Ms C’s notes were in evidence. In her first session, Y played with the dad doll and the child doll. Ms C noted that “The Dad character was very positive and appropriate”.

On 11 April 2014, in her sixth counselling session, Y told Ms C that her father had asked her to touch him on his private parts. Ms C’s notes do not record the conversation in direct speech. Ms C asked Y if this happened one time or more than one time and records that Y stated “more than one time. Lots of times.” The notes record that Y was asked where this happened and told Ms C that it occurred in the father’s bedroom and that X was not present. Ms C made a report to DFCS. Ms C advised DFCS that she considered the risk of harm to Y to be considerable, should she be forced to see her father.

In her affidavit, Ms C deposed:

[Y] continued to make reference to the “yucky thing” or the “rude thing” that “[Mr Rowe]” had done in subsequent sessions, but was not more specific or detailed in her descriptions.

The notes of the session on 31 May 2014 suggest that the session concentrated on protective behaviours. There is no reference in the notes of that session to the “yucky thing”, the “rude thing” or “[Mr Rowe]”.

Similarly the notes of the sessions on 21 June 2014, 19 July 2014 and 23 August 2014 contain no such references.

On 7 August 2014 the notes record that Y “didn’t think about the “rude thing” with [Mr Rowe] when she was in the shower.”

On 13 September 2014 the notes record “No discussion around [Mr Rowe] or S.A.” which I infer to be a reference to sexual abuse.

Ms C sent an email to DFCS on 6 June 2014 in which she said:

I have been given your details by [the mother] in regards to my client [Y]. I was concerned that the report I made to the DoCS helpline in response to my mandatory reporting duties was closed just 4 days later, with the reason that “the matter had already been investigated” being cited.

I was of course aware that a similar piece of information had been reported previously, however I was always led to believe that new or similar pieces of information, particularly when provided by a new reporter would be married up with prior pieces of reported information so that the department might gain a more complete picture of the potential risk of harm to a child. This is particularly pertinent in this case, given that the matter is currently going through the Family Court, and the outcome may be that the person associated with the risk of harm (i.e. the father) may indeed be granted unsupervised access to the child.

I am extremely concerned for this child, and feel it would be a gross injustice if crucial and relevant evidence for the family law matter was omitted.

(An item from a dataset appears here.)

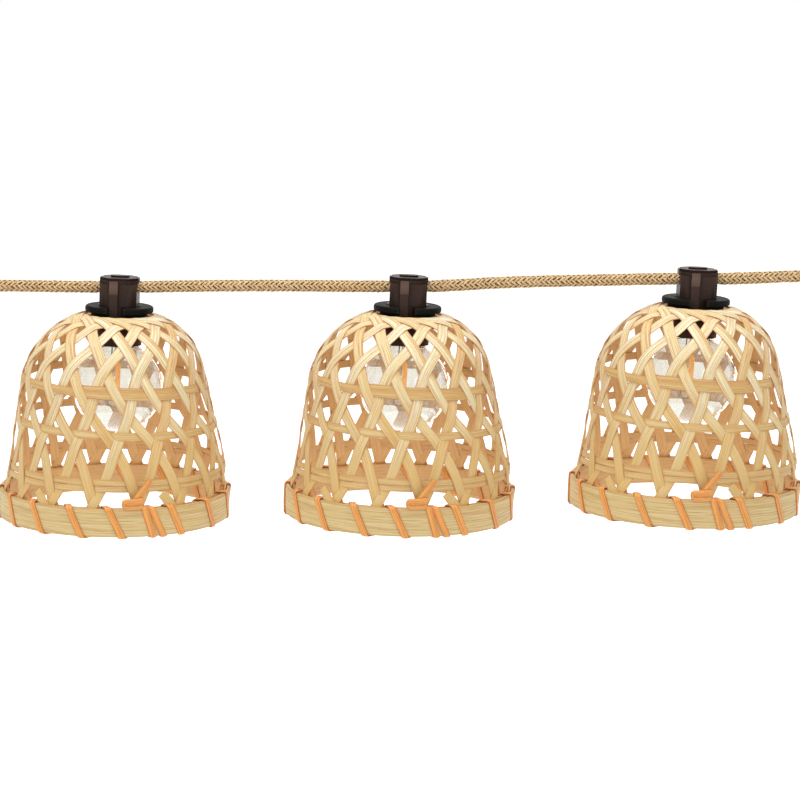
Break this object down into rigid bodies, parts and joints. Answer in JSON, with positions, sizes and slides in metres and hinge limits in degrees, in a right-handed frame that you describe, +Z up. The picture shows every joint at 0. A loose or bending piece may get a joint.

Are you able to please explain what the process has been here, and whether there is any possibility of the matter being looked at again?

 

CHILDREN AND PARENTS ISSUES ASSESSMENT

Ms V, a Family Consultant in the Newcastle Registry of the Family Court Australia, conducted interviews and prepared a Children and Parents Issues Assessment on 6 May 2014. She noted that key issues for the report included the allegations of sexual abuse perpetrated by the father and allegations that the father has a predilection for pornography and has a preoccupation with excessive sexual behaviour.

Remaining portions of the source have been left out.